Uncertainty analysis of 3D post-failure behavior in landslide and reinforced slope based on the SPH method and the random field theory

Abstract

At present, the three-dimensional (3D) landslide post-failure behaviors probabilistic model has been limited due to many technical challenges, especially computational efficiency. This also restrains the exploration of the impact of geometries and geo-conditions in the direction perpendicular to the 2D plane. This study proposes a novel 3D stochastic numerical simulation model combined the high-performance GPU-accelerated SPH method with geotechnical random field theory.

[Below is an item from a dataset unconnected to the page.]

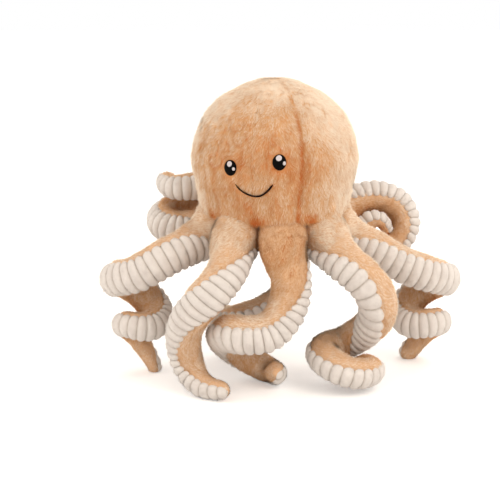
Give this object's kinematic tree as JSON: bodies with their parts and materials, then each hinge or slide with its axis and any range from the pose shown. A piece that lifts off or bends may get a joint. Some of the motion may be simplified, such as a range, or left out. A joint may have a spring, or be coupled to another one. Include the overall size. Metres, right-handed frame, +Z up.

Utilizing GPUs for deterministic calculation of landslide large deformation post-behavior achieves computational speeds exceeding those of CPUs by approximately 53 to 100 times. Furtherly, the computational cost as low as 4.3 min per deterministic sample, thus markedly enhancing computational efficiency. Moreover, it considers the number of Karhunen-Loève expansion terms, the fluctuation scale of anisotropy in the direction perpendicular to the 2D plane, and the cross-correlation of the internal friction angle and cohesion to illustrate their influence on probability distribution and variability of landslide behavior indexes. Additionally, slope model with retaining wall is conduct for risk assessment, which suggests that strengthening reinforcement of slope may not only restrains the post-failure behavior of landslide, but also optimizes the probability distribution of its evaluation indexes, reducing the difficulty of prediction. The 3D stochastic simulation framework excels in characterizing complex slope geometries and geo-conditions, providing more accurate risk assessment and mechanism analysis of landslides. This study advances the understanding of 3D landslide large deformation risk analysis, offering practical insights for real-region slope engineering application.